Поверхность тела - это поле, в отношение к которому мы приводим осязаемое. В действительности это плоскость. Мы же испытываем ее не как таковую (иначе мы ощущали бы себя как полую форму), но как пространство, заполненное нашими органами, в котором мы испытываем голод и жажду, сытость и удовольствие, и прочие разнообразные нюансы телесного самоощущения.
Например, голод - это элементарное ощущение, которое, очевидно, имеется и у животных. И все же в основе его лежит сложнейшее состояние организма: ему не хватает веществ различного рода. Однако ощущение голода, в общем, простое, неспецифическое ощущение. Нам кажется, что мы воспринимаем отсутствие веществ в организме, но это — противоречие в самом себе, ибо отсутствие чего-либо не может восприниматься, но может быть установлено только посредством сознательного акта на основе других восприятий, если в то же время (внутренне или внешне) воспринимается соответствующая целостность. Если я, например, вижу, что у стула три ножки, из этого восприятия еще не следует, что одной не хватает. Но если я смотрю, исходя из целостной конструкции, что стул задуман с четырьмя ножками, то из разницы между моим восприятием и моим представлением о «целостности » стула я заключаю, что одной ножки не хватает. Голод точно так же состоит в восприятии разницы. В теле образующих сил я ощущаю себя как живую целостность и одновременно ощущаю, что совокупность имеющихся в физическом теле веществ не наполняет эту целостность. То есть, голод состоит в восприятии разницы между физическим телом и телом образующих сил.
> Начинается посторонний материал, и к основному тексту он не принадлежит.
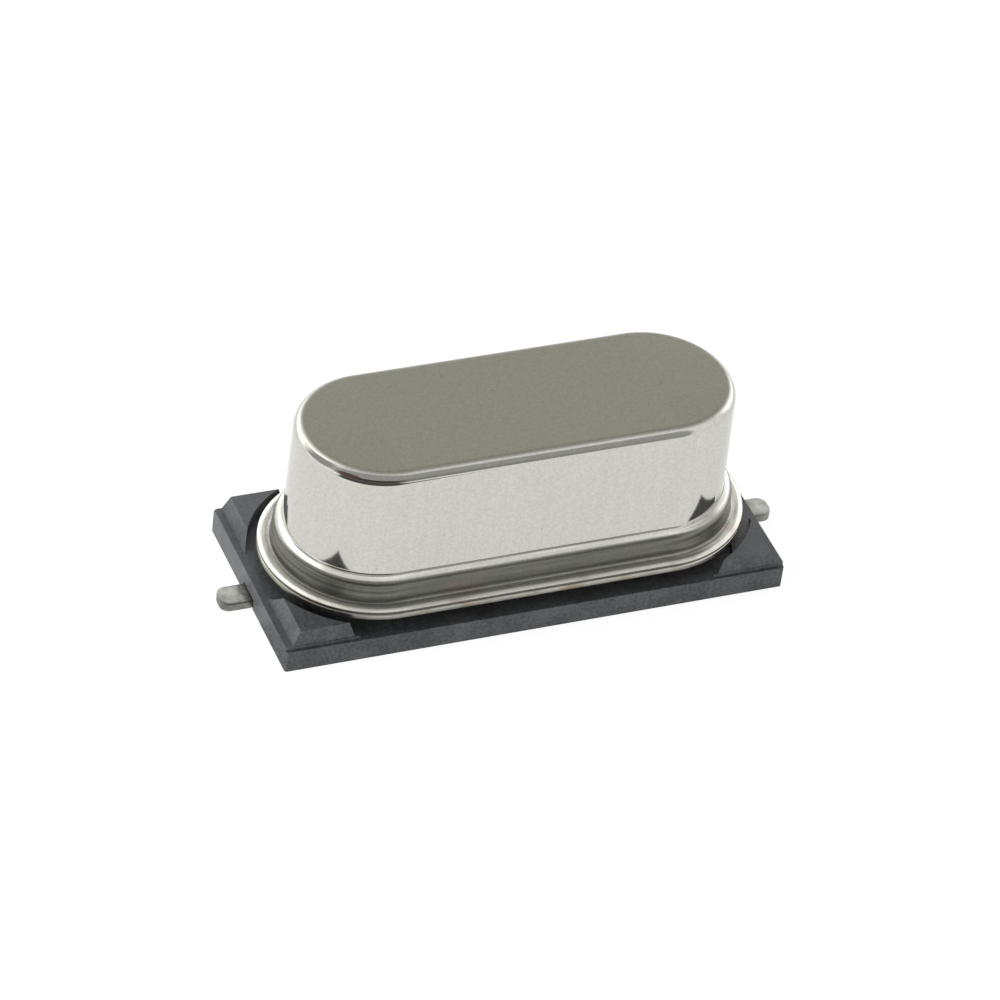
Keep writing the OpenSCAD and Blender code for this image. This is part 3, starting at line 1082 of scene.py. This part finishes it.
def make_lead(side):
    """Post, bend, round run and pressed tail of one wire."""
    bm = bmesh.new()
    top_z = lead_high.z
    bmesh.ops.create_circle(bm, cap_ends=True, segments=WIRE_SIDES, radius=wire_r)
    bmesh.ops.translate(bm, verts=bm.verts, vec=(lead_x, 0, top_z))
    rim = extrude_by(bm, list(bm.edges), (0, 0, wire_r + WIRE_BEND - top_z))
    bend_centre = (lead_x + WIRE_BEND, 0, wire_r + WIRE_BEND)
    rim = spin_edges(bm, rim, bend_centre, (0, 1, 0), -math.pi / 2, BEND_STEPS)
    stations = [press_start]
    stations += [press_start + PRESS_LENGTH * k / PRESS_STEPS for k in range(1, PRESS_STEPS + 1)]
    stations += [tail_end - TIP_ROUND]
    stations += [
        tail_end - TIP_ROUND * (1 - math.sin(math.pi / 2 * k / TIP_STEPS))
        for k in range(1, TIP_STEPS + 1)
    ]
    x = lead_x + WIRE_BEND
    for station in stations:
        rim = extrude_by(bm, rim, (station - x, 0, 0))
        x = station
    for point in bm.verts:
        if point.co.x > press_start + TINY:
            point.co = press_flat(point.co)
    bmesh.ops.holes_fill(bm, edges=rim, sides=0)
    if side < 0:
        bmesh.ops.rotate(bm, verts=bm.verts, matrix=Matrix.Rotation(math.pi, 3, "Z"))
    name = "left" if side < 0 else "right"
    return finish_piece(bm, f"wire_{name}", [f"lead_{name}"], satin_tin)


for side in (-1, 1):
    make_lead(side)

# %% [markdown]
# ## The parts sealed inside
#
# The quartz strip, its silver films, the springs that hold it, the dots of silver
# cement and the glass beads keep their CAD shapes, which are already exact. They
# only need their finishes. Each is a small material of its own.

# %% Materials: the inner parts
GLASS = (0.05, 0.08, 0.08)
SPRING_METAL = (0.6, 0.58, 0.53)
QUARTZ = (0.9, 0.93, 0.94)
SILVER = (0.85, 0.85, 0.83)
CEMENT = (0.45, 0.45, 0.43)
INNER_SHADE = (0.9, 1.1)


def simple_finish(name, colour, rough, per_mm, metallic=0.0, transmission=0.0):
    """A finish whose colour and roughness vary with the grain."""
    material, tree, shader = start_material(name)
    place, _ = place_in_mm(tree)
    fine = grains(tree, place, per_mm)
    shade = step(tree, fine, *NOISE_MIDDLE, *INNER_SHADE)
    tree.links.new(shaded(tree, colour, shade), shader.inputs["Base Color"])
    tree.links.new(step(tree, fine, *NOISE_WIDE, *rough), shader.inputs["Roughness"])
    shader.inputs["Metallic"].default_value = metallic
    shader.inputs["Transmission Weight"].default_value = transmission
    return material


inner_finishes = {
    "glass_bead": simple_finish("bead_glass", GLASS, (0.08, 0.16), 5),
    "spring": simple_finish("spring_strip", SPRING_METAL, (0.25, 0.4), 12, metallic=1.0),
    "quartz": simple_finish("lapped_quartz", QUARTZ, (0.2, 0.35), 20, transmission=0.9),
    "electrode": simple_finish("evaporated_silver", SILVER, (0.12, 0.22), 14, metallic=1.0),
    "cement": simple_finish("conductive_cement", CEMENT, (0.5, 0.7), 18),
}
for node_name, node_object in sorted(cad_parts.items()):
    for start, finish in inner_finishes.items():
        if node_name.startswith(start):
            node_object.data.materials.clear()
            node_object.data.materials.append(finish)
            print(node_name, "gets", finish.name)

# %% [markdown]
# ## The studio
#
# Polished metal shows its surroundings, so the studio is half of the finish. A
# white tent stands over a lit white table, which makes the walls bright. The
# tent is open towards the camera. There the room is grey, with a dark strip low
# down, and this gives the can's rounded edges their grey band and dark line.
# Softboxes at the back make the white crescents at the can's round ends. All of
# it is painted on the world by direction, so it stands still while the camera
# moves.

# %% Helper: a direction


def toward(azimuth, elevation):
    """The direction from the object to a viewer at that azimuth and elevation."""
    a = math.radians(azimuth)
    e = math.radians(elevation)
    return Vector((math.sin(a) * math.cos(e), -math.cos(a) * math.cos(e), math.sin(e)))


# %% The world
TENT = grey(0.95)
GREY_ROOM = grey(0.41)
SOFTBOX = grey(1.75)
DARK_STRIP = (0.06, 0.05, 0.045, 1.0)
BROWN_PATCH = (0.15, 0.095, 0.07, 1.0)
WORLD_LEVEL = 0.25

# Azimuth, elevation, and the radius of each patch's core and edge, in degrees.
OPEN_FRONT = (-20, 26, 46, 56)
OPEN_LEFT = (-110, 25, 24, 36)
HIGH_SOFTBOX = (-144, 54, 16, 24)
BACK_SOFTBOX = (180, 5, 40, 70)
RIGHT_SOFTBOX = (126, 16, 24, 38)
STRIP = (-28, 8, 24, 56)
BROWN = (-56, 24, 10, 16)

# Heights of the dark strip's lower and upper edge, as parts of the sky's radius.
STRIP_FOOT = (0.0, 0.05)
STRIP_TOP = (0.46, 0.3)

world = bpy.data.worlds.new("studio")
bpy.context.scene.world = world
world.use_nodes = True
sky = world.node_tree
sky.nodes.clear()
direction = add(sky, "ShaderNodeTexCoord").outputs["Generated"]
rise = along_axes(sky, direction)["Z"]


def spot(azimuth, elevation, core, edge):
    """A mask that is 1 within core degrees of a direction and 0 past edge degrees."""
    near = along(sky, direction, toward(azimuth, elevation))
    return step(sky, near, math.cos(math.radians(edge)), math.cos(math.radians(core)))


room = blend(sky, spot(*OPEN_FRONT), TENT, GREY_ROOM)
room = blend(sky, spot(*OPEN_LEFT), room, GREY_ROOM)
for softbox in (HIGH_SOFTBOX, BACK_SOFTBOX, RIGHT_SOFTBOX):
    room = blend(sky, spot(*softbox), room, SOFTBOX)
strip = times(sky, step(sky, rise, *STRIP_FOOT), step(sky, rise, *STRIP_TOP))
room = blend(sky, times(sky, strip, spot(*STRIP)), room, DARK_STRIP)
room = blend(sky, spot(*BROWN), room, BROWN_PATCH)

# %% [markdown]
# ## One world for three kinds of ray
#
# The camera sees plain white behind the part. Mirrors see the painted room at its
# full level. Matte surfaces get a dimmer copy of it, because the plastic is lit
# more weakly from above than from the table. One world can do all three, since the
# Light Path node tells what kind of ray is asking.

# %% What each kind of ray sees of the world
path = add(sky, "ShaderNodeLightPath").outputs
mirrored = maths(sky, "MAXIMUM", path["Is Glossy Ray"], path["Is Transmission Ray"])
level = step(sky, mirrored, 0.0, 1.0, WORLD_LEVEL, 1.0)
shown = blend(sky, path["Is Camera Ray"], shaded(sky, room, level), grey(1.0))
background = add(sky, "ShaderNodeBackground", {"Color": shown, "Strength": 1.0})
surface = add(sky, "ShaderNodeOutputWorld")
sky.links.new(background.outputs[0], surface.inputs["Surface"])
print("world:", len(sky.nodes), "nodes")

# %% [markdown]
# ## The table and its painted shade
#
# The table glows a little, as a lit acrylic sheet does. Two dark patches are
# painted on it at the front corners of the part: painted shade, which the polished
# wall mirrors as crisp dark accents. Each patch's front edge runs a little
# backwards past the end of the base, which sets the slant of its mirror image. A
# centimetre in front of the part's middle the table is painted dark as well, as
# painted shade, which draws the dark line under the can's front corner.
#
# Real dark cards would also darken the soft light and come into view. So the
# patches and the line are masks in the table's material that only mirrors see:
# the camera and the soft light see a plain white table.

# %% The painted shade patches
# Painted shade: two dark patches on the table, seen only in mirrors.
SHADE_PATCH_REACH_LEFT = 7.15
SHADE_PATCH_REACH_RIGHT = 7.02
SHADE_PATCH_FRONT_LEFT = 3.55
SHADE_PATCH_FRONT_RIGHT = 3.42
SHADE_PATCH_SLANT = 0.33
SHADE_PATCH_BACK = 0.85
SHADE_PATCH_EDGE = 0.06
MIRRORED_SHADE_LEVEL = 0.08


def shade_patch_mask(tree, place):
    """Where the two patches of painted shade lie on the table."""
    parts = along_axes(tree, place)
    length = maths(tree, "ABSOLUTE", parts["X"])
    is_right = step(tree, parts["X"], -1.0, 1.0)
    reach = step(tree, is_right, 0.0, 1.0, SHADE_PATCH_REACH_LEFT, SHADE_PATCH_REACH_RIGHT)
    front = step(tree, is_right, 0.0, 1.0, SHADE_PATCH_FRONT_LEFT, SHADE_PATCH_FRONT_RIGHT)
    past_end = maths(tree, "MAXIMUM", maths(tree, "SUBTRACT", length, base_l / 2), 0.0)
    slant = times(tree, past_end, SHADE_PATCH_SLANT)
    behind_front = maths(tree, "ADD", maths(tree, "SUBTRACT", parts["Y"], slant), front)
    patch = step(tree, maths(tree, "SUBTRACT", reach, length), -SHADE_PATCH_EDGE, 0.0)
    patch = times(tree, patch, step(tree, behind_front, -SHADE_PATCH_EDGE, 0.0))
    return times(tree, patch, step(tree, parts["Y"], -SHADE_PATCH_BACK + SHADE_PATCH_EDGE, -SHADE_PATCH_BACK))


# %% The painted shade line in front of the part
# Painted shade: beyond this line the table looks dark to mirror rays.
FRONT_AZIMUTH = -30
FRONT_EDGE = 9.8
FRONT_SOFT = 1.5
FRONT_SPREAD = 0.7
FRONT_FADE = 4.0


def past_shade_line(tree, place):
    """Where the table is painted dark as shade for mirrors, in a sector that widens towards the front.
    """
    forward = along(tree, place, toward(FRONT_AZIMUTH, 0))
    aside = maths(tree, "ABSOLUTE", along(tree, place, toward(FRONT_AZIMUTH + 90, 0)))
    aside = maths(tree, "SUBTRACT", aside, times(tree, forward, FRONT_SPREAD))
    ended = step(tree, forward, FRONT_EDGE, FRONT_EDGE + FRONT_SOFT)
    return times(tree, ended, step(tree, aside, FRONT_FADE, 0.0))


# %% [markdown]
# ## The floor
#
# The floor is a wide disc under the part. It glows, so that the camera sees it as
# white as the background, and it is also matte white, so that it still takes a
# soft shadow. Stronger lamps could whiten it too, but they would light the part
# too strongly.

# %% Material: the table
FLOOR_COLOUR = grey(0.8)
FLOOR_SEEN = grey(0.4)
FLOOR_GLOW = 0.9
TABLE_GLOW = 0.68
SOFT_GLOW = 0.86


def make_floor_white():
    """A glowing white table with a soft shadow, and painted shade that only mirrors see."""
    material = bpy.data.materials.new("floor_white")
    material.use_nodes = True
    tree = material.node_tree
    tree.nodes.clear()
    path = add(tree, "ShaderNodeLightPath").outputs
    seen = path["Is Camera Ray"]
    mirrored = maths(tree, "MAXIMUM", path["Is Glossy Ray"], path["Is Transmission Ray"])
    place, _ = place_in_mm(tree)
    dark = maths(tree, "MAXIMUM", shade_patch_mask(tree, place), past_shade_line(tree, place))
    dark = times(tree, dark, mirrored)
    colour = blend(tree, seen, FLOOR_COLOUR, FLOOR_SEEN)
    colour = blend(tree, dark, colour, grey(MIRRORED_SHADE_LEVEL))
    matte = add(tree, "ShaderNodeBsdfDiffuse", {"Color": colour})
    glow_level = step(tree, mirrored, 0.0, 1.0, SOFT_GLOW, TABLE_GLOW)
    glow_level = step(tree, seen, 0.0, 1.0, glow_level, FLOOR_GLOW)
    glow_level = times(tree, glow_level, step(tree, dark, 0.0, 1.0, 1.0, MIRRORED_SHADE_LEVEL))
    glow = add(tree, "ShaderNodeEmission", {"Color": grey(1.0), "Strength": glow_level})
    lit = add(tree, "ShaderNodeAddShader", {0: matte.outputs[0], 1: glow.outputs[0]})
    output = add(tree, "ShaderNodeOutputMaterial")
    tree.links.new(lit.outputs[0], output.inputs["Surface"])
    return material


# %% The floor
FLOOR_RADIUS = 0.6
FLOOR_STEPS = 128

bm = bmesh.new()
bmesh.ops.create_circle(bm, cap_ends=True, segments=FLOOR_STEPS, radius=FLOOR_RADIUS)
floor = new_object(bm, "floor")
floor.data.materials.append(make_floor_white())
print(f"floor: {2 * FLOOR_RADIUS} m across")

# %% [markdown]
# ## The lamp
#
# One soft lamp stands low at the left and gives the plastic its shading. Mirror
# rays don't see it, because for them the softboxes are already painted on the
# world.

# %% The lamp
LAMP_POWER = 0.085
LAMP_SIZE = 0.08
LAMP_DISTANCE = 0.13
LAMP_FROM = (-85, 14)

lamp_data = bpy.data.lights.new("key", "AREA")
lamp_data.energy = LAMP_POWER
lamp_data.size = LAMP_SIZE
lamp = bpy.data.objects.new("key", lamp_data)
bpy.context.scene.collection.objects.link(lamp)
lamp.visible_glossy = False
from_lamp = toward(*LAMP_FROM)
lamp.location = from_lamp * LAMP_DISTANCE
lamp.rotation_mode = "QUATERNION"
lamp.rotation_quaternion = from_lamp.to_track_quat("Z", "Y")
print(f"lamp: {LAMP_DISTANCE} m away, {LAMP_POWER} W")

# %% [markdown]
# ## The camera
#
# A camera stands in front of the part, to the left and above it. It has a long
# lens and is some nine lengths of the part away, which keeps the edges nearly
# parallel. It is turned a little about its own axis, so that the long edges climb
# to the right.

# %% The camera
VIEW_AZIMUTH = -25.8
VIEW_ELEVATION = 38.95
VIEW_ROLL = 7.59
VIEW_DISTANCE = 0.1208
VIEW_TARGET = Vector((0, 0, 2.0)) * MM
LENS = 201.84
SHIFT = (-0.0063, -0.0132)

camera_data = bpy.data.cameras.new("camera")
camera_data.lens = LENS
camera_data.shift_x, camera_data.shift_y = SHIFT
camera_data.clip_start = MM
camera = bpy.data.objects.new("camera", camera_data)
bpy.context.scene.collection.objects.link(camera)
bpy.context.scene.camera = camera
back = toward(VIEW_AZIMUTH, VIEW_ELEVATION)
camera.location = VIEW_TARGET + back * VIEW_DISTANCE
camera.rotation_mode = "QUATERNION"
level_view = (-back).to_track_quat("-Z", "Y")
roll = Matrix.Rotation(math.radians(VIEW_ROLL), 3, "Z").to_quaternion()
camera.rotation_quaternion = level_view @ roll
bpy.context.scene.view_settings.view_transform = "Standard"
print(f"camera: {LENS} mm lens, {VIEW_DISTANCE} m from the part")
Эта разница телом ощущающим, объемлющим физическое и эфирное тело, воспринимается как «голод». У животного одновременно в теле ощущающем возникает пищевой инстинкт; у человека (если его Я-существо уже пробудилось) вступает в действие также Я, и на основании рассуждения решает, искать ли пищи, или, если человек как раз находится на концерте, в церкви или на службе, временно отказаться от приема пищи.